Prajwal Parajuly takes roads less travelled

Prajwal Parajuly takes roads less  travelled
Prajwal Parajuly. Photo courtesy of the author

Prajwal Parajuly’s material speaks of new and unexpected paths waiting to be travelled

Prajwal Parajuly can no longer walk the streets of Gangtok, Sikkim, without being recognised. The writer’s rock-star status back home in the little state bordered by China, Nepal, and Bhutan has given him an ego, he says, “the size of France.”

He’s sought after not only in the foothills of the Himalayas, but international airports and book fairs in places as far-flung as Kenya, Morocco, and Gibraltar. He signs thousands of copies of his books for literary festivals and is asked for interviews non-stop.

He travelled almost constantly for two years, after being crowned “the next big thing in South Asian fiction” by the BBC in 2013, but is now relatively settled in Calcutta with a love interest he identifies as Sohini Basu, baker and owner of Mrs. Magpie Cafe.
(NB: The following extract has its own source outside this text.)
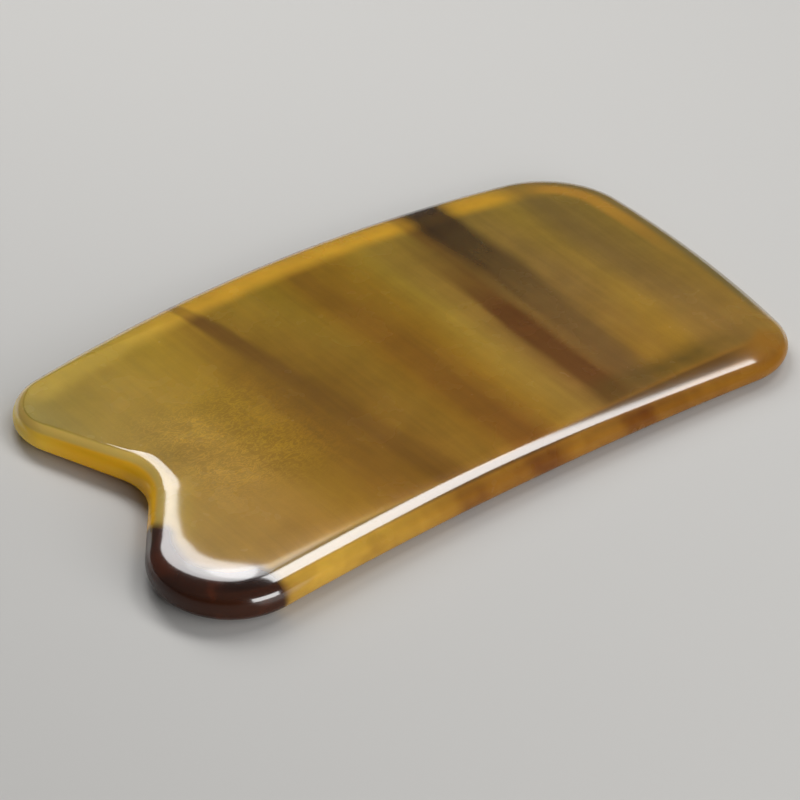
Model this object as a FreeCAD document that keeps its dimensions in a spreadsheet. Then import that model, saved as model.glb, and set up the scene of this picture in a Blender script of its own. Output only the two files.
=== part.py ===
"""Gua sha scraper: one board cut from a sheet of ox horn and polished all round.

The board lies on its back face, which is flat at Z = 0. Its length runs along X, with the
notched end at -X and the straight end at +X. Its width runs along Y, with the thick grip edge
at -Y and the thin scraping edge at +Y. The origin is under the middle of the board.

The body is one loft through closed outlines stacked from the back face to the front face.
Every outline is the same chain of tangent arcs and lines, drawn smaller by the inset that the
rounded rim has at that height, and each plane leans a little more than the one below it, so
that the board thins towards the straight end and the scraping edge.
"""

import FreeCAD, Part
import math
import os

import Sketcher

SHEET = "sizes"

# Driving dimensions, in millimetres and degrees.
SIZES = [
    ("board_length", 105.0, "overall length along X"),
    ("board_width", 63.4, "overall width along Y"),
    ("centre_thickness", 4.6, "thickness over the origin"),
    ("taper_angle", 2.8, "slope of the front face to the back face"),
    ("taper_heading", 66.0, "direction in which the board thins, from +X towards +Y"),
    ("grip_lobe_radius", 11.4, "blunt lobe beside the notch, on the grip edge"),
    ("grip_corner_radius", 9.5, "corner of the grip edge and the straight end"),
    ("far_corner_radius", 14.0, "corner of the straight end and the scraping edge"),
    ("tip_radius", 8.9, "slim lobe beside the notch, on the scraping edge"),
    ("notch_radius", 8.5, "bottom of the notch"),
    ("grip_edge_radius", 500.0, "hollow of the long grip edge"),
    ("end_radius", 175.0, "bow of the straight end"),
    ("scraping_edge_radius", 189.0, "bow of the long scraping edge"),
    ("notch_depth", 10.7, "from the grip lobe's front to the bottom of the notch"),
    ("notch_offset", 0.5, "middle of the notch above the board's middle line"),
    ("tip_setback", 4.7, "how far the slim lobe stays behind the grip lobe"),
    ("end_crest", 4.0, "Y of the foremost point of the straight end"),
    ("edge_crest", -1.0, "X of the outermost point of the scraping edge"),
    ("front_rim_width", 7.4, "from the outline in to the flat of the front face"),
    ("back_rim_width", 5.0, "from the outline in to the flat of the back face"),
    ("waist_share", 0.42, "height of the widest outline, as a share of the thickness"),
]

# The rim's section is a quarter of an ellipse above the waist and another below it.
STEPS = 16  # bands of the loft on each quarter

START, END, CENTRE = 1, 2, 3
ORIGIN = -1


def make_sheet(doc):
    """The spreadsheet of driving dimensions, one alias each."""
    sheet = doc.addObject("Spreadsheet::Sheet", SHEET)
    for row, (alias, value, meaning) in enumerate(SIZES, start=1):
        sheet.set(f"A{row}", alias)
        sheet.set(f"B{row}", str(value))
        sheet.set(f"C{row}", meaning)
        sheet.setAlias(f"B{row}", alias)
    doc.recompute()
    return sheet


def circle_crossing(centre_a, radius_a, centre_b, radius_b, side):
    """Where two circles cross, on the left (side +1) or the right (-1) of the way from a to b."""
    reach = centre_b - centre_a
    gap = reach.Length
    along = (radius_a**2 - radius_b**2 + gap**2) / (2 * gap)
    across = math.sqrt(radius_a**2 - along**2)
    left = FreeCAD.Vector(-reach.y, reach.x, 0) / gap
    return centre_a + reach * (along / gap) + left * (side * across)


def towards(start, target, distance):
    """The point at a distance from start on the line to target."""
    return start + (target - start) * (distance / (target - start).Length)


def crossed_tangent(convex, convex_radius, hollow, hollow_radius, side):
    """Where the line that leaves a convex arc and enters a hollow one touches each of them."""
    reach = hollow - convex
    spread = side * math.acos((convex_radius + hollow_radius) / reach.Length)
    heading = math.atan2(reach.y, reach.x) + spread
    normal = FreeCAD.Vector(math.cos(heading), math.sin(heading), 0)
    return convex + normal * convex_radius, hollow - normal * hollow_radius


def arc(centre, start, end):
    """The arc that turns anticlockwise from start to end round the centre."""
    first = math.atan2(start.y - centre.y, start.x - centre.x)
    last = math.atan2(end.y - centre.y, end.x - centre.x)
    circle = Part.Circle(centre, FreeCAD.Vector(0, 0, 1), (start - centre).Length)
    return Part.ArcOfCircle(circle, first, last if last > first else last + 2 * math.pi)


def outline_geometry(sheet, inset):
    """The ten edges of the outline, anticlockwise, drawn smaller by the inset."""
    half_length = sheet.board_length / 2
    half_width = sheet.board_width / 2
    lobe_r = sheet.grip_lobe_radius - inset
    corner_r = sheet.grip_corner_radius - inset
    far_r = sheet.far_corner_radius - inset
    tip_r = sheet.tip_radius - inset
    notch_r = sheet.notch_radius + inset
    grip_r = sheet.grip_edge_radius + inset
    end_r = sheet.end_radius - inset
    scraping_r = sheet.scraping_edge_radius - inset

    lobe = FreeCAD.Vector(sheet.grip_lobe_radius - half_length, sheet.grip_lobe_radius - half_width)
    end = FreeCAD.Vector(half_length - sheet.end_radius, sheet.end_crest)
    scraping = FreeCAD.Vector(sheet.edge_crest, half_width - sheet.scraping_edge_radius)
    notch = FreeCAD.Vector(sheet.notch_depth - sheet.notch_radius - half_length, sheet.notch_offset)

    corner_y = sheet.grip_corner_radius - half_width
    corner_x = end.x + math.sqrt((end_r - corner_r) ** 2 - (corner_y - end.y) ** 2)
    corner = FreeCAD.Vector(corner_x, corner_y)
    tip_x = sheet.tip_setback + sheet.tip_radius - half_length
    tip_y = scraping.y + math.sqrt((scraping_r - tip_r) ** 2 - (tip_x - scraping.x) ** 2)
    tip = FreeCAD.Vector(tip_x, tip_y)
    far = circle_crossing(end, end_r - far_r, scraping, scraping_r - far_r, 1)
    grip = circle_crossing(lobe, grip_r + lobe_r, corner, grip_r + corner_r, -1)

    lobe_grip = towards(lobe, grip, lobe_r)
    grip_corner = towards(corner, grip, corner_r)
    corner_end = towards(corner, end, -corner_r)
    end_far = towards(far, end, -far_r)
    far_scraping = towards(far, scraping, -far_r)
    scraping_tip = towards(tip, scraping, -tip_r)
    tip_flank, flank_notch = crossed_tangent(tip, tip_r, notch, notch_r, -1)
    lobe_flank, notch_flank = crossed_tangent(lobe, lobe_r, notch, notch_r, 1)

    return [
        arc(lobe, lobe_flank, lobe_grip),
        arc(grip, grip_corner, lobe_grip),
        arc(corner, grip_corner, corner_end),
        arc(end, corner_end, end_far),
        arc(far, end_far, far_scraping),
        arc(scraping, far_scraping, scraping_tip),
        arc(tip, scraping_tip, tip_flank),
        Part.LineSegment(tip_flank, flank_notch),
        arc(notch, notch_flank, flank_notch),
        Part.LineSegment(notch_flank, lobe_flank),
    ]


# The edges' places in the list above.
LOBE, GRIP, CORNER, ENDING, FAR, SCRAPING, TIP, TIP_FLANK, NOTCH, LOBE_FLANK = range(10)

# The tangent joints round the outline: edge, end, next edge, end.
JOINTS = [
    (LOBE, END, GRIP, END),
    (GRIP, START, CORNER, START),
    (CORNER, END, ENDING, START),
    (ENDING, END, FAR, START),
    (FAR, END, SCRAPING, START),
    (SCRAPING, END, TIP, START),
    (TIP, END, TIP_FLANK, START),
    (TIP_FLANK, END, NOTCH, END),
    (NOTCH, START, LOBE_FLANK, START),
    (LOBE_FLANK, END, LOBE, START),
]

# Each arc's radius: edge, alias, and whether the inset makes it smaller (-1) or larger (+1).
RADII = [
    (LOBE, "grip_lobe_radius", -1),
    (GRIP, "grip_edge_radius", 1),
    (CORNER, "grip_corner_radius", -1),
    (ENDING, "end_radius", -1),
    (FAR, "far_corner_radius", -1),
    (SCRAPING, "scraping_edge_radius", -1),
    (TIP, "tip_radius", -1),
    (NOTCH, "notch_radius", 1),
]

# The arcs' centres that fix the outline in the board's frame: edge, axis, expression.
CENTRES = [
    (LOBE, "x", "{s}.grip_lobe_radius - {s}.board_length / 2"),
    (LOBE, "y", "{s}.grip_lobe_radius - {s}.board_width / 2"),
    (CORNER, "y", "{s}.grip_corner_radius - {s}.board_width / 2"),
    (ENDING, "x", "{s}.board_length / 2 - {s}.end_radius"),
    (ENDING, "y", "{s}.end_crest"),
    (SCRAPING, "x", "{s}.edge_crest"),
    (SCRAPING, "y", "{s}.board_width / 2 - {s}.scraping_edge_radius"),
    (TIP, "x", "{s}.tip_setback + {s}.tip_radius - {s}.board_length / 2"),
    (NOTCH, "x", "{s}.notch_depth - {s}.notch_radius - {s}.board_length / 2"),
    (NOTCH, "y", "{s}.notch_offset"),
]


def place_outline(sketch, plane, level):
    """Sets the sketch's plane, how high it is and how it slopes, from the sheet."""
    sketch.AttachmentSupport = [(plane, "")]
    sketch.MapMode = "FlatFace"
    bindings = {
        "Base.z": f"{SHEET}.centre_thickness * ({level})",
        "Rotation.Axis.x": f"-sin({SHEET}.taper_heading * 1 deg)",
        "Rotation.Axis.y": f"cos({SHEET}.taper_heading * 1 deg)",
        "Rotation.Axis.z": "0",
        "Rotation.Angle": f"atan(({level}) * tan({SHEET}.taper_angle * 1 deg))",
    }
    for path, expression in bindings.items():
        sketch.setExpression(f"AttachmentOffset.{path}", expression)


def draw_outline(sketch, sheet, inset, inset_expression):
    """Draws the outline with its joints, radii and centres bound to the sheet."""
    geometry = outline_geometry(sheet, inset)
    sketch.addGeometry(geometry, False)
    for edge, end, following, other_end in JOINTS:
        sketch.addConstraint(Sketcher.Constraint("Tangent", edge, end, following, other_end))
    for edge, alias, sign in RADII:
        index = sketch.addConstraint(Sketcher.Constraint("Radius", edge, geometry[edge].Radius))
        sketch.renameConstraint(index, alias)
        operator = "-" if sign < 0 else "+"
        sketch.setExpression(f"Constraints.{alias}", f"{SHEET}.{alias} {operator} ({inset_expression})")
    for edge, axis, expression in CENTRES:
        value = getattr(geometry[edge].Center, axis)
        kind = "DistanceX" if axis == "x" else "DistanceY"
        index = sketch.addConstraint(Sketcher.Constraint(kind, ORIGIN, START, edge, CENTRE, value))
        name = f"centre_{edge}_{axis}"
        sketch.renameConstraint(index, name)
        sketch.setExpression(f"Constraints.{name}", expression.format(s=SHEET))


def quarter(step):
    """A point of the rim's quarter ellipse: its inset and its rise, each as a share from 0 to 1."""
    turn = math.radians(90 * step / STEPS)
    return 1 - math.cos(turn), math.sin(turn)


def rim_stations():
    """Every outline from the back face up: the rim's width alias, its inset share and its level."""
    stations = []
    for step in range(STEPS, 0, -1):
        inset, rise = quarter(step)
        stations.append(("back_rim_width", inset, f"{SHEET}.waist_share * {1 - rise:.6f}"))
    for step in range(STEPS + 1):
        inset, rise = quarter(step)
        level = f"{SHEET}.waist_share + (1 - {SHEET}.waist_share) * {rise:.6f}"
        stations.append(("front_rim_width", inset, level))
    return stations


def make_board(doc, sheet):
    """The whole scraper: a loft through the stacked outlines."""
    board = doc.addObject("PartDesign::Body", "Board")
    board.Label = "horn_board"
    plane = next(o for o in board.Origin.OriginFeatures if o.Role == "XY_Plane")
    outlines = []
    for number, (width, share, level) in enumerate(rim_stations()):
        sketch = board.newObject("Sketcher::SketchObject", f"Outline{number:02d}")
        place_outline(sketch, plane, level)
        inset = getattr(sheet, width) * share
        draw_outline(sketch, sheet, inset, f"{SHEET}.{width} * {share:.6f}")
        outlines.append(sketch)
    doc.recompute()
    loft = board.newObject("PartDesign::AdditiveLoft", "RoundedBoard")
    loft.Profile = outlines[0]
    loft.Sections = outlines[1:]
    loft.Ruled = True
    doc.recompute()
    return board


def check(doc, parts):
    """Stops if any object failed or any sub-part isn't one valid solid."""
    for obj in doc.Objects:
        if "Invalid" in obj.State or "Error" in obj.State:
            raise RuntimeError(f"{obj.Label} failed: {obj.State}")
    for part in parts:
        shape = part.Shape
        if shape.isNull() or not shape.isValid() or len(shape.Solids) != 1:
            raise RuntimeError(f"{part.Label} is not one valid solid")


def main():
    doc = FreeCAD.newDocument("gua_sha_scraper")
    sheet = make_sheet(doc)
    parts = [make_board(doc, sheet)]
    check(doc, parts)
    os.makedirs("parts", exist_ok=True)
    for part in parts:
        part.Shape.exportStep(f"parts/{part.Label}.step")
        box = part.Shape.BoundBox
        print(part.Label, f"{part.Shape.Volume:.0f} mm3", f"{len(part.Shape.Faces)} faces", box)


main()
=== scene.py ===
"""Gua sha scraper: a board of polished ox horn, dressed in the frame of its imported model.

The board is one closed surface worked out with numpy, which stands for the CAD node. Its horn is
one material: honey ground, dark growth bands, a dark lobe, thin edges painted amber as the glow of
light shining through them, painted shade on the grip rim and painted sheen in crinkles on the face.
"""

import math
from types import SimpleNamespace

import bpy
import numpy as np
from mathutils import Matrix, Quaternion, Vector


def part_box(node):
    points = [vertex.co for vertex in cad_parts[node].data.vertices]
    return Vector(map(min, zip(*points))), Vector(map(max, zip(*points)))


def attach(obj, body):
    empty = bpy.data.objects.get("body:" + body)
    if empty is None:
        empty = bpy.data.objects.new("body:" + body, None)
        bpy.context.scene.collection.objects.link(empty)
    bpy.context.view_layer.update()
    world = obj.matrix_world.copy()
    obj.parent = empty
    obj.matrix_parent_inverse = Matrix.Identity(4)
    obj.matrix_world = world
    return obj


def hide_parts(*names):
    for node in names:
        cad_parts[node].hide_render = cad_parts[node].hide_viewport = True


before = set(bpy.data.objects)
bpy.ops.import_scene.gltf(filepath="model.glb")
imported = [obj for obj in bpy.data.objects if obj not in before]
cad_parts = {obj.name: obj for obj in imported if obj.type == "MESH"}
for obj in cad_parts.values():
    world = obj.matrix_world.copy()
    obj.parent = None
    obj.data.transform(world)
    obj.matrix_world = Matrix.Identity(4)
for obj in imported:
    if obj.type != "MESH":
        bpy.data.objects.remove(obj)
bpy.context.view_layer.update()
board_low, board_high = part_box("horn_board")

# ---------------------------------------------------------------- sizes of the board
# The drawing is 105 units long, so one unit is a millimetre on the board as packed.
LENGTH = 105.0
UNIT = (board_high.x - board_low.x) / LENGTH
HALF_LENGTH = LENGTH / 2
HALF_WIDTH = (board_high.y - board_low.y) / UNIT / 2

# The radii of the outline's arcs.
GRIP_LOBE_RADIUS = 11.4
GRIP_CORNER_RADIUS = 9.5
FAR_CORNER_RADIUS = 14.0
TIP_RADIUS = 8.9
NOTCH_RADIUS = 8.5
GRIP_EDGE_RADIUS = 500.0
END_RADIUS = 175.0
SCRAPING_EDGE_RADIUS = 189.0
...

The Gurkha’s Daughter, a short-story collection shortlisted for the Dylan Thomas Prize in the UK and a semi-finalist for the Story Prize in the U.S., and Land Where I Flee, a novel, have each spent time on India’s bestseller lists, and as part of Oprah’s book club in South Africa. Parajuly returned to the Dylan Thomas Prize this year — as one of the five judges who will find a worthy recipient of the 30,000-pound Dylan Thomas Prize, the richest prize in the world for young writers. 

No one pounces on him for an autograph in Kirksville, Mo (Missouri), where he recently did a stint as the Clayton B. Ofstad endowed distinguished writer-in-residence at Truman State University, his alma mater. If anything, the restaurant’s host is suspicious of the bald man in jeans and a French blue button-down, wearing heavy black-framed glasses, who sounds British but looks more like a laughing Buddha statue. 

He says, “I haven’t been able to figure out American readership the way I’ve figured out British readership. No, it’s very strange. I go to all these litfests in America and expect a ton of brown people in the audience. Doesn’t happen. Older white women are who I mostly see.” He’s at a loss to explain this phenomenon aside from chalking it up to the popularity of book clubs in that demographic.

“Am I happy with the way the books have done here? No. They’ve sold okay, but I wasn’t a bestseller here. That was disappointing.” 

We’re at a Mexican place he wanted to hit for lunch — by his accounts, the only worthwhile eatery in town. Though he earned his bachelor’s here, he was a little sketchy on how to actually find the place.

He hasn’t had a valid driver’s license since 2006, so I drive. The streets of Kirksville are nondescript: broad, cracked four-lanes that butt up against grass or gravel but rarely a sidewalk; expansive parking lots in between fading shops and worn-out restaurants, like our destination, La Pachanga, which is flanked by a gas station and a white raised-ranch style house, pervasive in the area.

La Pachanga’s bench-backs are high, made of heavy, dark glossy wood. The walls are littered with images of wagon wheels, cactus, and barbed wire. Getting a word in is a challenge over the lunch crowd, the loud Mexican pop-music, and a Kansas City Royals game flashing from every television. 

Over chips and salsa, we talk about his books, ambition, or the lack thereof, and dumb luck in the form of a volcano. 

While Parajuly’s books sold well abroad and were part of a two-book, 13-country deal when he was 26 years old — he was the youngest author to sign such a contract with Quercus, a house that has published Stieg Larsson, Jim Shepard, and Joyce Carol Oates — sales were modest in the U.S.
However, as one of only two Nepalese-origin authors published in the U.S. — the other is Samrat Upadhyaya — he’s breaking new ground. And in the countries where he has done very well, it’s fair to say that no Nepali-speaking author has ever captured as many imaginations as Parajuly has. He is still the only Nepalese-origin author to be published in the UK.

“My books did very well in the UK,” Parajuly says as he examines the menu and rests his hand on a copy of The Gurkha’s Daughter. “They came a lot later to America. … People in the UK have a lot of affection for the Gurkha. The fajitas here are very nice.” 

Gurkhas are Nepalese fighters who recently marked 200 years serving with the British Armed Forces — they were first recruited to ensure that they would not fight for Nepal, with whom England’s East India Company was then at war. They have fought in all major world conflicts and are known for their strength, resilience, and ability to adapt to their environment. 

Parajuly notes, “As a person who went to school in this town, I am aware how no one in America knows what the Gurkha is. We contemplated changing the title.” Ultimately — and this, he says, may have been to the detriment of U.S. sales — the title of his short story collection remained unchanged. 

But, he says, he didn’t want to undermine Americans’ worldliness by dumbing it down. That, and writing about a region and culture underrepresented in English literature might deserve a title that sounds foreign to the American ear.